8.1FINDINGS OF THE STUDY
The main focus of this paper is on investment management of EXIM Bank. Besides this the paper also looked at the Islamic banking in Bangladesh as the EXIM bank was converted to an Islamic Shariah based bank in July 2005.
Islamic banking in Bangladesh has been a tremendous success over the last decade or so. The annual growth rate of Islamic banking is 30%. Islamic banking is based on cardinal two principles laid down in Shariah: 1) prohibition of interest 2) replacing it with profit sharing wherever feasible and desirable.
The bank has a well-organized credit management process in place. The study found that the bank has a well-developed lending policy. The bank follows certain general principle of lending such as safety, purpose, liquidity and diversification. All the investment applications go through each of the steps of the investment granting process. The bank uses its own investment risk evaluation process in addition to LRA Manual of Bangladesh Bank and project appraisal method for evaluating investment proposals. The bank also has a proper investment administration to ensure proper documentation, monitoring and follow up of each investment granted by it. A banker can not sleep well with bad debts in his portfolio. The failure of commercial banks occurs mainly due to bad loans, which occurs due to inefficient management of the loans and advances portfolio. Therefore any banks must be extremely cautious about its lending portfolio and credit policy. So far the Bank has been able to manage its credit portfolio skillfully and kept the classified loan at a very lower rate
The bank grants investment to a number of sectors through various loan facilities for short, medium and long period. The bank’s lending activities mainly focus on trade and industry sector
In this paper bank’s deposit mobilization and loan disbursement, current growth rate of deposit and investment is 26.54%, 40.27% respectively. For investment sanctioning it is observable that in this year loss from general investment is about .004% and bad loan was 1.34% of total investment. Overall their growth rate is well from the date of establishment.

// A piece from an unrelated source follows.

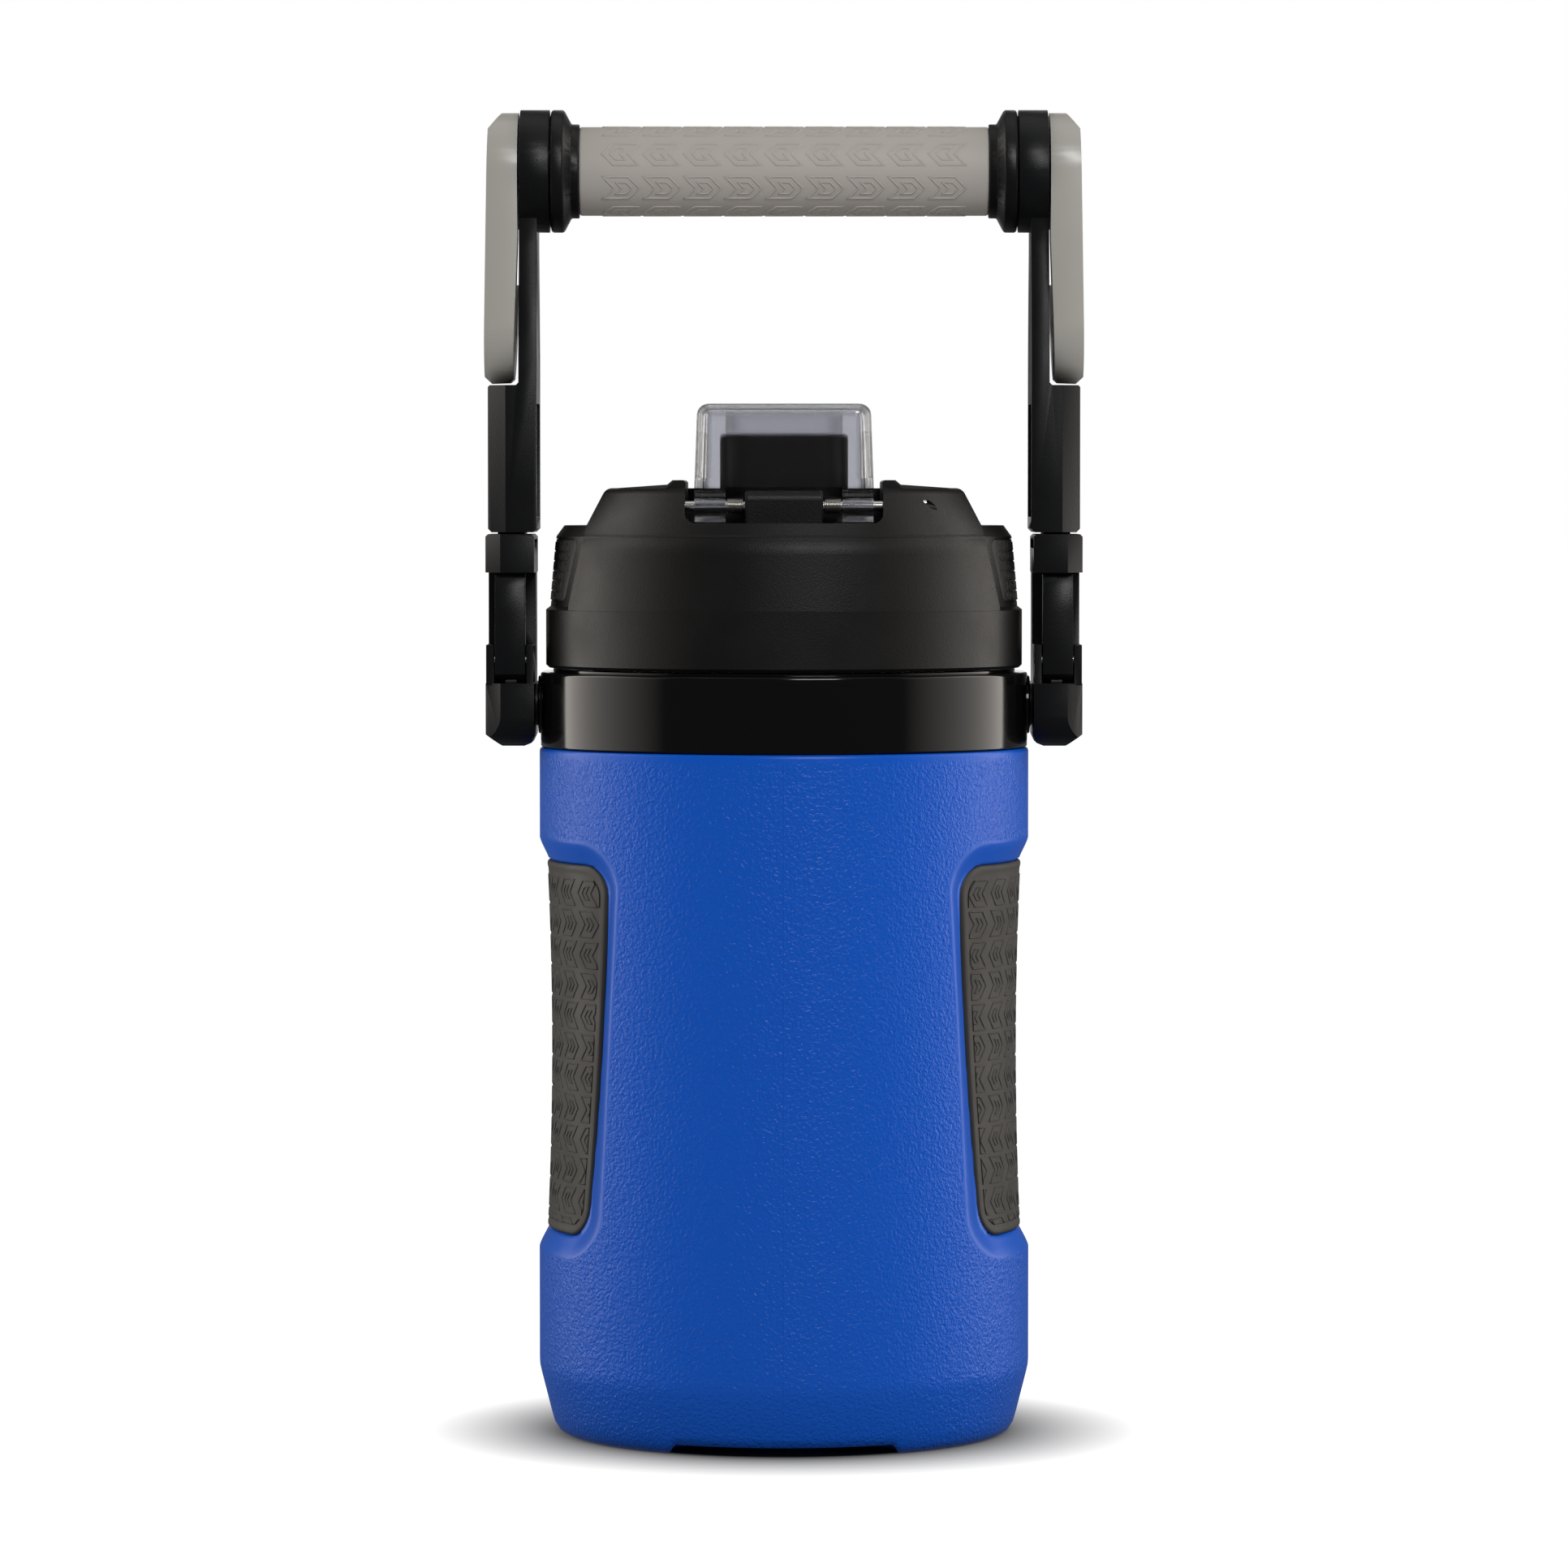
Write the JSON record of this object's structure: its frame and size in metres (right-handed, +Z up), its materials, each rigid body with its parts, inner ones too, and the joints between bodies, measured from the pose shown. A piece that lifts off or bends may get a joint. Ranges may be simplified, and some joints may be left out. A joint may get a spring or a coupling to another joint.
{
  "type": "insulated water jug",
  "caption": "Insulated cylindrical water jug with a swinging carry handle, screw lid, hinged clear cap over a spout, side grips and fold-out hooks.",
  "frame": {"origin": "on the ground under the jug's axis", "axes": "+Z up along the jug's axis, +X along the handle's pivot axis to the right, +Y to the drinking side with the push button"},
  "size_m": [0.164, 0.135, 0.3636],
  "materials": {
    "blue_hdpe": "leather-grained moulded polyethylene",
    "foam": "rigid foam",
    "liner_white": "smooth polypropylene",
    "charcoal_tpr": "matt soft-touch with raised chevrons",
    "gloss_black": "gloss",
    "steel": "turned",
    "bright_steel": "polished",
    "spring_steel": "drawn wire",
    "nylon": "natural",
    "silicone": "soft",
    "satin_black": "satin with fine texture",
    "pad_black": "knurled",
    "spout_black": "satin",
    "arm_black": "fine grain",
    "clear_cap": "clear moulded plastic",
    "clear_silicone": "translucent soft plug",
    "hook_grey": "semi-gloss",
    "grey_tpr": "matt soft-touch with raised arrowheads"
  },
  "bodies": {
    "jug": {"outer_shell": "blue_hdpe", "insulation_foam": "foam", "inner_liner": "liner_white", "left_side_grip": "charcoal_tpr", "right_side_grip": "charcoal_tpr", "collar_ring": "gloss_black", "left_pivot_pin": "steel", "right_pivot_pin": "steel", "left_pivot_washer": "nylon", "right_pivot_washer": "nylon"},
    "gasket_carrier": {"lid_gasket": "silicone"},
    "lid": {"lid_shell": "satin_black", "lid_insert": "arm_black", "lid_foam": "foam", "left_finger_pad": "pad_black", "right_finger_pad": "pad_black", "spout": "spout_black", "vent_bush": "steel", "hinge_pin": "bright_steel", "left_torsion_spring": "spring_steel", "right_torsion_spring": "spring_steel", "button_spring": "spring_steel"},
    "cap": {"cap_cover": "clear_cap", "cap_seal": "clear_silicone"},
    "button": {"push_button": "arm_black"},
    "handle": {"left_yoke": "arm_black", "right_yoke": "arm_black", "left_upper_arm": "arm_black", "right_upper_arm": "arm_black", "left_end_flange": "arm_black", "right_end_flange": "arm_black", "grip_core": "arm_black", "grip_sleeve": "grey_tpr", "axle_rod": "steel", "left_gate_pin": "steel", "right_gate_pin": "steel", "left_gate_spring": "spring_steel", "right_gate_spring": "spring_steel", "left_hook_screw": "steel", "right_hook_screw": "steel"},
    "left_hook": {"left_hook": "hook_grey"},
    "right_hook": {"right_hook": "hook_grey"},
    "left_gate": {"left_gate": "arm_black"},
    "right_gate": {"right_gate": "arm_black"}
  },
  "joints": [
    {"name": "handle_swing", "type": "hinge", "parent": "jug", "child": "handle", "pos_m": [0, 0, 0.2004], "axis": [1, 0, 0], "range_deg": [-140, 140]},
    {"name": "lid_lift", "type": "slide", "parent": "jug", "child": "gasket_carrier", "axis": [0, 0, 1], "range_m": [0, 0.012]},
    {"name": "lid_twist", "type": "hinge", "parent": "gasket_carrier", "child": "lid", "pos_m": [0, 0, 0.225], "axis": [0, 0, 1], "range_deg": [0, 360]},
    {"name": "cap_flip", "type": "hinge", "parent": "lid", "child": "cap", "pos_m": [0, -0.045, 0.255], "axis": [1, 0, 0], "range_deg": [0, 100]},
    {"name": "button_press", "type": "slide", "parent": "lid", "child": "button", "axis": [0, -1, 0], "range_m": [0, 0.0025], "stiffness_N_per_m": 500, "springref_m": -0.001},
    {"name": "right_hook_fold", "type": "hinge", "parent": "handle", "child": "right_hook", "pos_m": [0.076, 0, 0.3468], "axis": [1, 0, 0], "range_deg": [0, 180]},
    {"name": "left_hook_fold", "type": "hinge", "parent": "handle", "child": "left_hook", "pos_m": [-0.076, 0, 0.3468], "axis": [1, 0, 0], "range_deg": [0, 180]},
    {"name": "right_gate_swing", "type": "hinge", "parent": "handle", "child": "right_gate", "pos_m": [0.075, -0.0112, 0.2129], "axis": [-1, 0, 0], "range_deg": [0, 18], "stiffness_Nm_per_rad": 0.04, "springref_deg": -8.59},
    {"name": "left_gate_swing", "type": "hinge", "parent": "handle", "child": "left_gate", "pos_m": [-0.075, -0.0112, 0.2129], "axis": [-1, 0, 0], "range_deg": [0, 18], "stiffness_Nm_per_rad": 0.04, "springref_deg": -8.59}
  ],
  "couplings": [
    {"joint": "lid_lift", "follows": "lid_twist", "m_per_rad": 0.0019099}
  ]
}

9.1CONCLUSION & RECOMMENDATIONS
EXIM bank within a short period of just few years has made good progress in terms of profitability and growth rate of deposits and loans and advances despite tremendous competition in the industry and world economic crisis. The bank has to keep updating its credit operation. Although for the time being the figures are good but the trend in the figure indicate that unless the bank becomes more prudent in its loan granting process it can become laden with heavy bad loans.
To improve its overall performance the bank can do the following:
The segregation of duties will improve the knowledge levels and expertise in each department.
The organization structure should have to be changed to put in place the segregation of the Marketing/ Relationship Management function from Approval / Risk Management / Administration function.
The responsibilities of the key persons of the above function must also be clearly specified.
An Early Alert Account system should be introduced to have adequate monitoring, supervision or close attention by management.( An early Alert Account is one that has risk and potential weaknesses of a material nature)
There should be a Recovery Unit to manage directly accounts with sustained deterioration. To encourage Recovery Unit incentive program may also introduced.
The bank can establish a Marketing department to increase deposits
The bank can open ATM booths and internet banking facilities
The bank should introduce up to date baking software solutions designed to speed up banking process and delivery of services
The bank should give its loan products to customers by publishing brochures and advertising them under different ‘brand’ names.
Ensure proper training of its staff.